Rita Addessa, lesbian civil rights activist, dies at 76

Rita Addessa, civil rights activist and the first executive director of the Philadelphia Lesbian and Gay Task Force (PLGTF, later the Pennsylvania Lesbian and Gay Task Force), passed away on July 9, 2022, at Penn Hospice in Philadelphia. “She was a tremendous woman by all accounts – a lesbian feminist supporting all people’s rights,” said Addessa’s son, John Cugini. 

A working-class Philadelphian with a disability, Addessa began doing local activism in her late teenage years, around the time she graduated from West Philadelphia Catholic Girls High in 1963. She started working part time for PLGTF in 1978, the year it was founded, and spent 25 years as its executive director beginning in 1979.

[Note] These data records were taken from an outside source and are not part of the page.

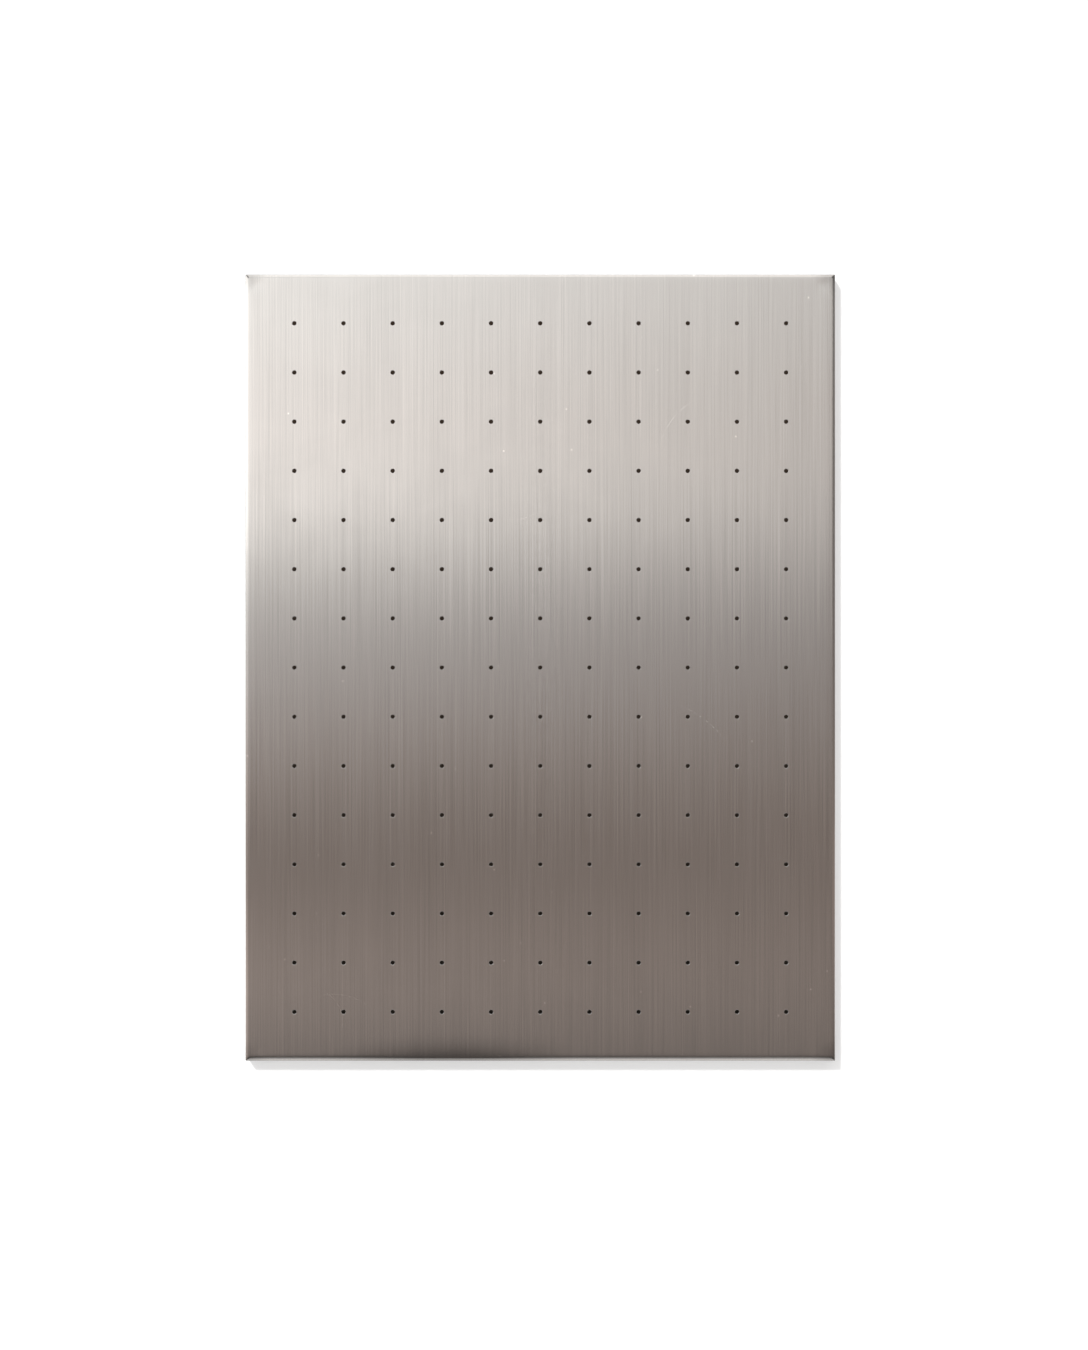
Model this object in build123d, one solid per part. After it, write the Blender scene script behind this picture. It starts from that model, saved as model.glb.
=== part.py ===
"""Wall-hung steel pegboard panel: a folded, perforated sheet on hidden stiffeners that hooks onto two wall rails.

Millimetres. +Z is up, the face looks along -Y and the wall is the plane Y = 0.
The origin is the middle of the top wall rail's back face.
"""

import os

from build123d import *

# ---- driving dimensions: the peg grid and the sheet
PITCH = 50.0
COLUMNS = 11
ROWS = 15
HOLE_DIAMETER = 4.5
SHEET = 1.2
DEPTH = 20.0
BEND = 3.0  # outside radius of every fold in the sheet
LIP = 18.0  # width of the return lips, from the outside of the panel
SEAM = 0.5  # open width of the mitred corner seams
RELIEF_RADIUS = 0.8
BUMPER_HEIGHT = 1.5  # how far the rubber bumpers hold the lips off the wall

# ---- driving dimensions: the hooked rails that carry it
RAIL = 2.0
RAIL_FOOT = 6.0  # flat of a rail below its middle
RAIL_BEND = 7.0  # height of the bend above the middle, on the strip's centre line
RAIL_BEND_RADIUS = 2.0
HOOK = 9.0  # length of the hook on the strip's centre line
HOOK_GAP = 0.1
RAIL_LENGTH = 556.0
CLEAT_LENGTH = 540.0
RAIL_SPACING = 650.0
CLEAT_FRONT = -9.0  # front face of the panel's cleats, which lie on the stiffeners' crowns
SLOT_SPACINGS = (400.0, 200.0)
SLOT_WIDTH = 5.5
SLOT_LENGTH = 16.0

# ---- driving dimensions: stiffeners, corner plates and fasteners
HAT = 1.0
HAT_CROWN = 20.0
HAT_WIDTH = 40.0
HAT_BEND_RADIUS = 1.3
HAT_X = 2.5 * PITCH
HAT_END_GAP = 8.0
STUD_HEIGHTS = (-350.0, -175.0, 0.0, 175.0, 350.0)  # from the panel's middle
STUD_OFFSET = 15.3  # either side of a stiffener's middle
STUD_DIAMETER = 4.0
STUD_LENGTH = 7.5
STUD_FOOT_DIAMETER = 5.5
STUD_FOOT = 0.6
STUD_CLEARANCE = 0.5
NUT_ACROSS_FLATS = 7.0
NUT_HEIGHT = 4.0
NUT_FLANGE_DIAMETER = 9.0
NUT_FLANGE = 1.0
CLEAT_RIVET_DIAMETER = 4.0
CLEAT_RIVET_HEAD = 1.6
CLEAT_RIVET_OFFSET = 4.8
GUSSET = 1.5
GUSSET_LEG = 52.0
GUSSET_INSET = 3.4
GUSSET_WIDTH = 13.6
GUSSET_CORNER = 2.0
GUSSET_RIVET_DIAMETER = 3.2
GUSSET_RIVET_HEAD = 1.0
GUSSET_RIVETS = (24.0, 42.0)  # from the panel's corner
BUMPER_DIAMETER = 12.0
BUMPER_FROM_CORNER = 68.0

# ---- worked out from them
WIDTH = (COLUMNS + 1) * PITCH
HEIGHT = (ROWS + 1) * PITCH
BACK = -BUMPER_HEIGHT
FRONT = BACK - DEPTH
FACE_BACK = FRONT + SHEET
LIP_FRONT = BACK - SHEET
SLANT = 0.5**0.5
HOOK_LINE = RAIL_BEND + RAIL / 2 * (2**0.5 - 1)  # where a hook's upper face would meet the wall
CLEAT_LIFT = 2 * HOOK_LINE + HOOK_GAP / SLANT - CLEAT_FRONT  # a cleat's middle above its wall rail's middle
MIDDLE = CLEAT_LIFT / 2 - RAIL_SPACING / 2
CUT = 1.0  # how far a cutting tool runs past what it cuts

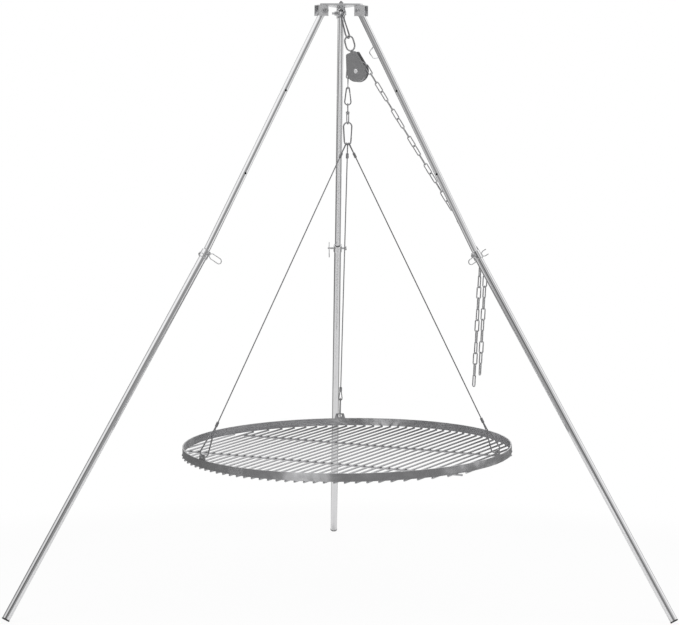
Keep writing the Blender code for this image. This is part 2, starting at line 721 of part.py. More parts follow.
def add_block_piece(name, mesh, look, turn=Matrix()):
    made = piece(name, mesh, look, HOIST)
    made.matrix_local = BLOCK @ turn
    return made


def cheek(name, side):
    """A sheet that widens from a flat top with round corners to a circle about the axle."""
    rise, reach = CROWN_TO_AXLE - CHEEK_CORNER, CHEEK_TOP_WIDTH / 2 - CHEEK_CORNER
    away = math.hypot(rise, reach)
    spread = math.degrees(math.atan2(rise, reach) - math.acos((CHEEK_RADIUS - CHEEK_CORNER) / away))
    outline = arc((0, 0), CHEEK_RADIUS, 180 - spread, 360 + spread, 22)
    outline += arc((reach, rise), CHEEK_CORNER, spread, 90, 5)
    outline += arc((-reach, rise), CHEEK_CORNER, 90, 180 - spread, 5)
    inner = SHEAVE_WIDTH / 2 + CHEEK_PLAY
    shape = bmesh.new()
    rim = [shape.verts.new((point.x, inner, point.z)) for point in outline]
    face = shape.faces.new(rim)
    grown = bmesh.ops.extrude_face_region(shape, geom=[face])["geom"]
    raised = [item for item in grown if isinstance(item, bmesh.types.BMVert)]
    bmesh.ops.translate(shape, verts=raised, vec=(0, CHEEK_SHEET, 0))
    bmesh.ops.recalc_face_normals(shape, faces=shape.faces)
    turn = Matrix.Rotation(math.radians(180 if side < 0 else 0), 4, "Z")
    made = add_block_piece(name, mesh_from(name, shape), SATIN, turn)
    hole = bar_mesh("axle_hole", "Y", AXLE_DIAMETER / 2 + GAP, 0, inner * 2, BOLT_SIDES)
    combine(made, add_block_piece("axle_hole", hole, None, turn), "DIFFERENCE")


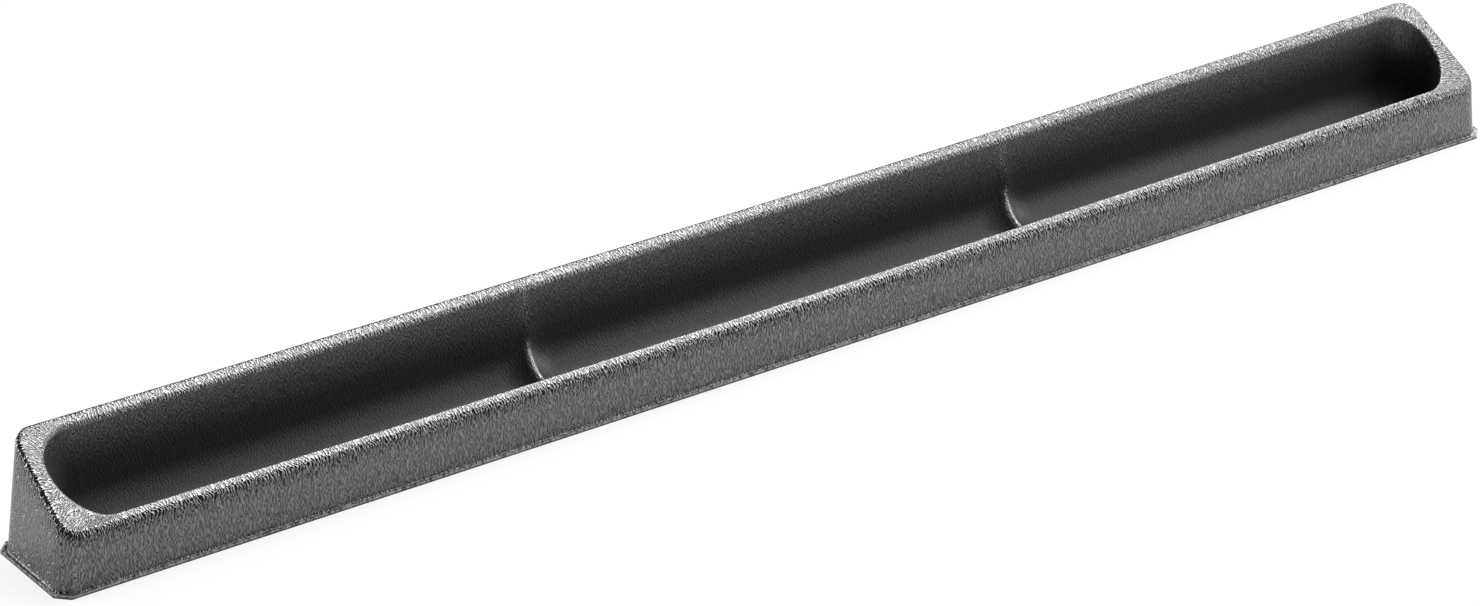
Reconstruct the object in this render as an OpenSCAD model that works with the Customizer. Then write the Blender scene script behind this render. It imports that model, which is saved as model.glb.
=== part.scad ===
// Tool drawer insert: a long wedge-shaped trough with two low ribs, formed from one plastic sheet.
// The sheet turns out into a trimmed foot flange, climbs the walls, folds over the sloping rim and
// dips into the round-bottomed trough. X runs along the length, Y from front to back, Z up.

/* [Foot] */
// Length over the trimmed foot flange
foot_l = 566; // [440:1:800]
// Depth over the trimmed foot flange, front to back
foot_w = 40; // [36:0.5:56]
// How far the foot flange stands out past the walls
lip_w = 1.2; // [0.8:0.1:4]
// Hollow radius where the walls turn out into the flange
lip_fillet = 0.5; // [0.3:0.1:0.8]
// Length of the cut across each corner of the flange, along each side
corner_clip = 4; // [1:0.2:6]

/* [Sheet] */
// Thickness of the formed sheet
sheet = 1; // [0.6:0.1:1.2]
// Lean of the front and back walls, in degrees
side_draft = 1; // [0.4:0.2:4]
// Lean of the end walls, in degrees
end_draft = 6.2; // [1:0.1:8]

/* [Rim] */
// Height of the front edge of the rim at the ends
front_h = 19.6; // [18:0.2:26]
// Height of the back edge of the rim at the ends
back_h = 40; // [34:0.5:46]
// How much lower the rim lies at the middle of the length than at the ends
rim_sag = 1.8; // [0:0.1:3]
// Corner radius of the walls, seen from above
corner_r = 6.8; // [5:0.2:10]
// Setback of the rounding along the outer edge of the rim
edge_round = 1.9; // [0.5:0.1:2.2]
// Width of the flat rim along the front, measured up its slope to the sharp edge of the mouth
front_land = 4.6; // [4:0.1:6]
// Width of the flat rim along the back, measured the same way
back_land = 5.2; // [4:0.1:6]
// Width of the flat rim at the two ends
end_land = 6.1; // [4:0.1:9]

/* [Trough] */
// Gap between the underside of the trough and the drawer bottom
floor_gap = 2; // [0.5:0.1:5]
// Length of the rounded stretch at each end of the mouth
mouth_end = 12.5; // [10:0.5:20]
// Lean of the trough's end walls, in degrees, which carries the mouth outwards where the rim is higher
end_lean = 13; // [2:1:20]
// Setback of the rounding along the edge of the mouth
mouth_round = 1.3; // [0.5:0.1:1.6]
// How far the long trough walls lean in from the mouth to the curved bottom
wall_lean = 0.8; // [0.2:0.1:1.5]
// Height of the curved bottom, from the floor to where the walls begin
bowl_h = 12.6; // [8:0.2:14]
// Width of the flat strip along the lowest line of the trough
floor_strip = 1; // [0.5:0.1:3]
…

“She worked endless hours,” Cugini said. “She had the stamina of 10 people, especially at protests and organizing and getting people out. I couldn’t keep up with my own mother, being a young man.” 

The Task Force was located on the University of Pennsylvania’s campus, so its members had access to the school’s professors and thus had quite a few academics on its board, Cugini said. “It was a powerful organization.” 

As leader of PLGTF, Addessa and her colleagues spearheaded the campaign that led to the 1982 passage of Philadelphia’s gay rights ordinance, which banned discrimination against gay and lesbian people in housing, employment and public accommodation. Through the Task Force, Addessa created a violence hotline in response to targeted attacks against LGBTQ+ people in Philadelphia at the time, which the PLGTF documented through statistical analysis.

More of Addessa’s work through PLGTF entailed investigating whether local foundations invested in LGBT organizations, and calling out those foundations when she discovered that LGBTQ organizations received virtually no resources from them. Members of PLGTF urged the state District Attorney to recruit and hire LGBTQ assistant district attorneys, made TV advertisements that included queer representation, lobbied the Philadelphia Police Department to implement sexual orientation training and organized rallies and demonstrations in response to anti-LGBTQ laws and policies. 

Cugini emphasized Addessa’s tenacity in her activism, “in part possibly because of working class tenacity, and she wasn’t interested in as much compromise,” he said. “Which is often the case with organizations that need funding.”

Addessa and PLGTF also worked to make sure that LGBTQ students had equal rights and inclusive education. She demanded that the Philadelphia School District review and reform its curriculum to require that LGBTQ people be treated fairly and be adequately represented. From there, the School District implemented a policy that required all Philadelphia school teachers to incorporate a curriculum based on concepts of gender equity, as well as culturally and racially diverse teachings. 

Addessa did not fight only for the rights of LGBTQ people – she advocated for women, people of color, people with disabilities, people living with HIV, union organizers and other disenfranchised people. “Rita understood that no one is free until we are all free,” Christopher Bartlett, executive director of the William Way LGBT Center, said in a Facebook post. 

On Facebook, Bartlett, who worked with Addessa as an activist, shed light on her “difficult” nature, but clarified that “it’s often been said that well-behaved women don’t make history – difficult women do. And Rita Addessa was very difficult.” 

“We young activists often laughed at her approach and thought that it made more opponents than friends,” Bartlett said in his post. “Some of us in ACT UP viewed her as old-fashioned. But with the hindsight of many decades involved in Philadelphia’s queer activism, I realize that Rita’s courage, and boldness and the pure difficulty of her nature expanded the envelope of possibilities for all the activism that followed the early work of the Task Force.”

After the Task Force dissolved, Addessa spent years making sure that documentation of its work was well archived and accessible. Most of the archives can be found at Temple University’s Paley Library. Instead of flowers, Cugini said that his mother requested that contributions be made to social and economic justice organizations dedicated to helping impoverished and marginalized people of all races.